Repetition gives children something dependable to hold onto.
These traditions become emotional landmarks. Even after they grow older, they may remember exactly how it felt to sit beside you, hear the familiar words, or take part in the same little ritual.
What feels ordinary today may become one of the things they miss most tomorrow.
12. The Way You Make Them Feel Loved Without Making Them Earn It
Perhaps the greatest gift a grandmother gives is the feeling that her love is steady.
Grandchildren remember when they were welcomed after making a mistake, hugged during a difficult season, and loved even when they were moody, distant, or unsure of themselves.
They need guidance and boundaries, but they also need to know that love will not disappear every time they disappoint someone.
When you separate their behavior from their worth, you give them a powerful sense of security.

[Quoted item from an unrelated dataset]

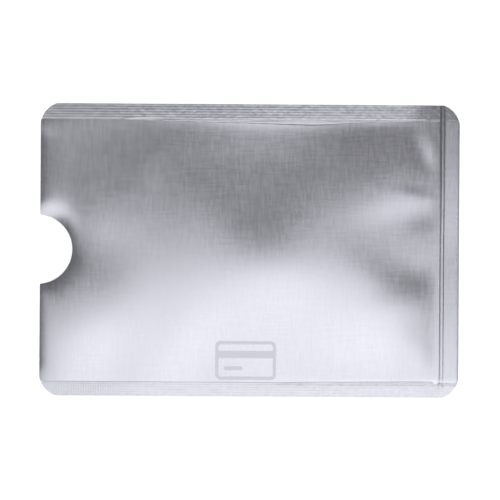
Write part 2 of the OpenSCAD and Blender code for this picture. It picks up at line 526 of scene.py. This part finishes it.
# The print, in millimetres: its middle and half the width of its soft edges. Then, for each form, its
# place from that middle, half sizes and corner radius.
MARK_X, MARK_Y, MARK_BLUR = -0.7, -23.9, 0.06
CARD_EDGE = (0, 0, 6.6, 4.2, 1.1)
CARD_FACE = (0, 0, 5.9, 3.5, 0.5)
CARD_STRIPE = (0, 1.3, 6.2, 0.8, 0.1)
CARD_BAR = (-2.7, -1.7, 2.0, 0.4, 0.2)


def card_mark(n):
    """A plain card with a stripe and a short bar, as a mask from 0 to 1."""
    x, y, _ = n.apart(n.place())

    def past(place, middle, flat):
        away = n.math("ABSOLUTE", n.math("SUBTRACT", place, middle * MM))
        return n.math("MAXIMUM", n.math("SUBTRACT", away, flat * MM), 0.0)

    def rounded(dx, dy, half_x, half_y, r):
        qx = past(x, MARK_X + dx, half_x - r)
        qy = past(y, MARK_Y + dy, half_y - r)
        square = n.math("ADD", n.product(qx, qx), n.product(qy, qy))
        return n.ramp(n.math("SQRT", square), (r + MARK_BLUR) * MM, (r - MARK_BLUR) * MM)

    ring = n.math("SUBTRACT", rounded(*CARD_EDGE), rounded(*CARD_FACE), clamp=True)
    return n.math("MAXIMUM", n.math("MAXIMUM", ring, rounded(*CARD_STRIPE)), rounded(*CARD_BAR))


# The film. Its threads are noise drawn out along y, the warp, and along x, the weft. Noise scales are
# per metre, and the distances of the bumps are in metres.
THREADS, THREAD_EDGES = 3000, (0.3, 0.7)
WARP, WEFT, WEFT_SHARE = (1.0, 0.12, 0.12), (0.07, 1.0, 0.07), 0.42
MOTTLE, MOTTLE_SCALE = (1.0, 0.45, 1.0), 1300
FILM_COLOURS = ((0.762, 0.769, 0.846, 1), (0.838, 0.845, 0.927, 1))
FILM_ROUGH = (0.133, 0.157)
FILM_ANISOTROPY = 0.5
WEAVE_BUMP, MOTTLE_BUMP, PRESS_BUMP = 2.5e-7, 4e-7, 1e-6
INK, INK_ROUGH = (0.35, 0.36, 0.39, 1), 0.5

# The knurl pressed into the long seals, in metres: its pitch and the width over which it sets in. It
# grows strong between two places along x near the mouth. There the film's colour is darkened along its
# lines as painted shade of the pressed grid. Elsewhere it comes in faint patches. The seals have small
# dents as well. Depths are parts of PRESS_BUMP.
KNURL_PITCH, PRESS_EDGE = 0.00053, 0.0003
KNURL_PLACES, KNURL_DEPTH = (-0.024, -0.034), 0.5
# Where the painted shade of the knurl grows in, and the darker colour that it paints
PAINTED_SHADE_PLACES, KNURL_PAINTED_SHADE = (-0.02, -0.034), (0.67, 0.68, 0.745, 1)
PAINTED_SHADE_MEAN, PAINTED_SHADE_CROSS, PAINTED_SHADE_RIDGE = 0.5, 0.4, 0.1
EVEN = (1.0, 1.0, 1.0)
PATCH_SCALE, PATCH_EDGES, PATCH_DEPTH = 160, (0.42, 0.62), 0.3
DENT, DENT_SCALE, DENT_EDGES, DENT_DEPTH = (1.0, 0.8, 1.0), 900, (0.3, 0.7), 2.5


def film_material(name, printed):
    """Satin metallised film: a fine woven grain, a soft mottle, and a knurl in the seals.

    The knurl is pressed into the surface, and near the mouth its grid is also painted faintly into the
    colour as darker shade.
    """
    material, n, shader = principled(name)
    warp = n.ramp(n.noise(WARP, THREADS), *THREAD_EDGES)
    weft = n.ramp(n.noise(WEFT, THREADS), *THREAD_EDGES)
    weave = n.mix(WEFT_SHARE, warp, weft)
    mottle = n.noise(MOTTLE, MOTTLE_SCALE)

    x, y, _ = n.apart(n.place())
    out = n.math("SUBTRACT", n.math("ABSOLUTE", y), (SEAM_Y + RIDGE_INSET) * MM)
    in_seal = n.ramp(out, 0.0, PRESS_EDGE)
    cross = n.wave("SINE", x, KNURL_PITCH)
    ridge = n.wave("COSINE", out, RIDGE_PITCH * MM)
    # Painted shade: near the mouth the knurl's lines darken the film's colour in a grid, as shade in
    # its pressed pits.
    painted_knurl_shade = n.math("MULTIPLY_ADD", ridge, PAINTED_SHADE_RIDGE, PAINTED_SHADE_MEAN)
    painted_knurl_shade = n.math("MULTIPLY_ADD", cross, PAINTED_SHADE_CROSS, painted_knurl_shade)
    painted_knurl_shade = n.product(painted_knurl_shade, n.ramp(x, *PAINTED_SHADE_PLACES), in_seal)

    colour = n.mix_colour(painted_knurl_shade, n.mix_colour(weave, *FILM_COLOURS), KNURL_PAINTED_SHADE)
    rough = n.mix(weave, *FILM_ROUGH)
    metal = 1.0
    if printed:
        mark = card_mark(n)
        colour = n.mix_colour(mark, colour, INK)
        rough = n.mix(mark, rough, INK_ROUGH)
        metal = n.math("SUBTRACT", 1.0, mark)
    n.feed(shader.inputs["Base Color"], colour)
    n.feed(shader.inputs["Roughness"], rough)
    n.feed(shader.inputs["Metallic"], metal)
    shader.inputs["Anisotropic"].default_value = FILM_ANISOTROPY
    n.feed(shader.inputs["Tangent"], n.new("ShaderNodeTangent", direction_type="UV_MAP").outputs[0])

    patchy = n.ramp(n.noise(EVEN, PATCH_SCALE), *PATCH_EDGES, 0.0, PATCH_DEPTH)
    near_mouth = n.ramp(x, *KNURL_PLACES, 0.0, KNURL_DEPTH)
    knurl = n.product(ridge, cross, n.math("MAXIMUM", patchy, near_mouth))
    dents = n.ramp(n.noise(DENT, DENT_SCALE), *DENT_EDGES, 0.0, DENT_DEPTH)
    press = n.product(n.math("ADD", knurl, dents), in_seal)
    grain = n.bump(weave, WEAVE_BUMP, normal=n.bump(mottle, MOTTLE_BUMP))
    n.feed(shader.inputs["Normal"], n.bump(press, PRESS_BUMP, normal=grain))
    return material


# The foil and the linings: stretch, scale and detail of their noise, and the colours and roughness
# that it mixes
FOIL_NOISE = ((1.0, 0.1, 1.0), 2600, 2.0)
FOIL_COLOURS, FOIL_ROUGH = ((0.84, 0.85, 0.87, 1), (0.91, 0.92, 0.94, 1)), (0.2, 0.3)
LINING_NOISE, LINING_ROUGH = (EVEN, 900, 3.0), (0.32, 0.45)
LINING_METAL, LINING_BUMP, LINING_BUMP_STRENGTH = 0.55, 1e-5, 0.3
LINING_COLOURS = ((0.66, 0.68, 0.70, 1), (0.78, 0.80, 0.82, 1))
FUSED_COLOURS = ((0.58, 0.60, 0.63, 1), (0.68, 0.70, 0.73, 1))


def foil_material():
    """Bright foil with fine streaks across the sleeve."""
    material, n, shader = principled("bright_foil")
    grain = n.noise(*FOIL_NOISE)
    n.feed(shader.inputs["Base Color"], n.mix_colour(grain, *FOIL_COLOURS))
    n.feed(shader.inputs["Roughness"], n.mix(grain, *FOIL_ROUGH))
    shader.inputs["Metallic"].default_value = 1.0
    return material


def lining_material(name, colours):
    """Pale lining with a soft cloudy grain."""
    material, n, shader = principled(name)
    cloud = n.noise(*LINING_NOISE)
    n.feed(shader.inputs["Base Color"], n.mix_colour(cloud, *colours))
    n.feed(shader.inputs["Roughness"], n.mix(cloud, *LINING_ROUGH))
    shader.inputs["Metallic"].default_value = LINING_METAL
    n.feed(shader.inputs["Normal"], n.bump(cloud, LINING_BUMP, LINING_BUMP_STRENGTH))
    return material


def dress(obj, material):
    """Gives an object this material alone."""
    obj.data.materials.clear()
    obj.data.materials.append(material)


film_looks = {
    "front": film_material("satin_film_front", True),
    "back": film_material("satin_film_back", False),
}
foil_look = foil_material()
lining_look = lining_material("heat_seal_lining", LINING_COLOURS)
seal_look = lining_material("fused_lining", FUSED_COLOURS)


# The pieces. Each layer lies a few thousandths of a millimetre under the one outside it, so none cuts
# through its neighbour. A layer has a name, its depth under the panel's face, its thickness, whether
# its mesh is fine, its reach and its material slot.
WHOLE, POCKET = (HALF_L, HALF_W), (SEAM_X, SEAM_Y)
LAYERS = [
    ("film", 0.0, 0.046, True, WHOLE, "outer_film"),
    ("foil", 0.052, 0.016, False, WHOLE, "shield_foil"),
    ("lining", 0.074, 0.056, False, POCKET, "seal_lining"),
]
for side, panel in ((1, "front"), (-1, "back")):
    looks = {"film": film_looks[panel], "foil": foil_look, "lining": lining_look}
    for kind, depth, thick, fine, reach, slot in LAYERS:
        piece = layer(f"{panel}_panel_{kind}", side, depth, thick, fine, *reach)
        dress(piece, looks[kind])
        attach(piece, "root")
        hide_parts(f"{panel}_{kind}")
for node in ("upper_long_seal", "lower_long_seal", "end_seal"):
    dress(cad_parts[node], seal_look)


# The floor, in metres
FLOOR_HALF, FLOOR_Z = 4, -2e-5
FLOOR_GREY, FLOOR_ROUGH = 0.93, 0.9

floor_mesh = bpy.data.meshes.new("floor")
corners = ((-1, -1), (1, -1), (1, 1), (-1, 1))
floor_points = [(x * FLOOR_HALF, y * FLOOR_HALF, FLOOR_Z) for x, y in corners]
floor_mesh.from_pydata(floor_points, [], [(0, 1, 2, 3)])
floor = bpy.data.objects.new("floor", floor_mesh)
bpy.context.scene.collection.objects.link(floor)
floor_look, _, shader = principled("pale_floor")
shader.inputs["Base Color"].default_value = (FLOOR_GREY, FLOOR_GREY, FLOOR_GREY, 1)
shader.inputs["Roughness"].default_value = FLOOR_ROUGH
shader.inputs["Specular IOR Level"].default_value = 0.0
dress(floor, floor_look)


# The studio above the table. A direction is given by how far it goes along X (u) and along Y (v) for
# each unit of rise. A wide soft box hangs on the -Y side, dimmer at its foot. It ends overhead and on
# the -X side, where dark flags stand beside it. Past the one overhead it is pale again. Lower down,
# all around, are pale walls with soft bands.
SOFT_BOX, SOFT_BOX_LOW, FLAG, BEYOND = 1.12, 0.75, 0.13, 0.72
BOX_FOOT, FLAG_END, WALLS_FROM = (-0.60, -0.45), (0.26, 0.34), (0.75, 1.0)
EDGE = 0.012                    # half the width of the box's soft edges
SIDE_EDGE, SIDE_TURN = 0.1135, math.radians(5)
WALL_LOW, WALL_HIGH, WALL_RISE = 0.50, 0.75, (0.15, 0.65)
BAND, BAND_RISE = 0.13, 0.3
LEAST_RISE = 0.02               # keeps u and v finite at the horizon

world = bpy.data.worlds.new("studio")
bpy.context.scene.world = world
world.use_nodes = True
n = Nodes(world.node_tree)
away_x, away_y, away_z = n.apart(n.new("ShaderNodeTexCoord").outputs["Generated"])
above = n.math("MAXIMUM", away_z, LEAST_RISE)
u = n.math("DIVIDE", away_x, above)
v = n.math("DIVIDE", away_y, above)
light = n.ramp(v, *BOX_FOOT, SOFT_BOX_LOW, SOFT_BOX)
past_side = n.math("ADD", n.product(u, -math.cos(SIDE_TURN)), n.product(v, math.sin(SIDE_TURN)))
light = n.mix(n.ramp(v, -EDGE, EDGE), light, FLAG)
light = n.mix(n.ramp(past_side, SIDE_EDGE - EDGE, SIDE_EDGE + EDGE), light, FLAG)
light = n.mix(n.ramp(v, *FLAG_END), light, BEYOND)
low = n.math("MAXIMUM", n.math("ABSOLUTE", u), n.math("ABSOLUTE", v))
bands = n.product(n.wave("SINE", away_z, BAND_RISE), BAND)
walls = n.math("ADD", n.ramp(away_z, *WALL_RISE, WALL_LOW, WALL_HIGH), bands)
light = n.mix(n.ramp(low, *WALLS_FROM), light, walls)
background = n.new("ShaderNodeBackground")
background.inputs["Color"].default_value = (1, 1, 1, 1)
n.feed(background.inputs["Strength"], light)
n.feed(n.new("ShaderNodeOutputWorld").inputs["Surface"], background.outputs[0])

# Four soft lamps stand around the table. They light the floor and leave no hot spots in the foil.
LAMP_SIZE, LAMP_AWAY, LAMP_RISE, LAMP_POWER = 0.5, 1.0, 0.6, 6.0
for name, turn in (("south_east", -45), ("north_east", 45), ("north_west", 135), ("south_west", 225)):
    lamp = bpy.data.lights.new(f"soft_{name}", "AREA")
    lamp.size = LAMP_SIZE
    lamp.energy = LAMP_POWER
    holder = bpy.data.objects.new(f"soft_{name}", lamp)
    holder.visible_glossy = False
    bpy.context.scene.collection.objects.link(holder)
    angle = math.radians(turn)
    place = Vector((math.cos(angle), math.sin(angle), LAMP_RISE)).normalized() * LAMP_AWAY
    holder.location = place
    holder.rotation_euler = place.to_track_quat("Z", "Y").to_euler()


# The camera looks straight down. The photograph is 500 pixels wide, with 4.598 pixels to a millimetre,
# and the sleeve lies a little askew in it.
EYE = (0.0001, 0.0001, 0.9)
PHOTO_W, PX_PER_MM, ROLL = 500, 4.598, math.radians(0.36)
SENSOR, CLIP_END = 36, 20

camera = bpy.data.cameras.new("camera")
camera.sensor_width = SENSOR
camera.lens = SENSOR * EYE[2] / (PHOTO_W / PX_PER_MM * MM)
camera.clip_end = CLIP_END
eye = bpy.data.objects.new("camera", camera)
bpy.context.scene.collection.objects.link(eye)
eye.location = EYE
eye.rotation_euler = (0, 0, ROLL)
bpy.context.scene.camera = eye
bpy.context.scene.view_settings.view_transform = "Standard"
bpy.context.scene.view_settings.look = "None"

They may forget many of your exact words, but they will remember, “Grandma loved me when I was doing well, and she loved me when I was struggling.”
The Memories You Are Creating Today
Grandmothers sometimes put pressure on themselves to make every visit magical. We plan activities, shop for gifts, prepare special meals, and worry that we are not doing enough.
But love is often remembered through much smaller moments.
Your grandchild may remember your laugh, your kitchen, your stories, your hugs, and the way you always made room for them beside you.
So do not underestimate the ordinary things you do.
The snack you keep in the cupboard, the question you ask after school, the nickname you whisper, and the smile you give when they enter the room may become some of the most precious memories of their life.
You do not have to create a perfect childhood memory every time you are together.
You simply have to be present, interested, warm, and loving.
Grandkids may not always say it in the moment, but years from now, they may realize that Grandma was quietly making ordinary days feel special all along.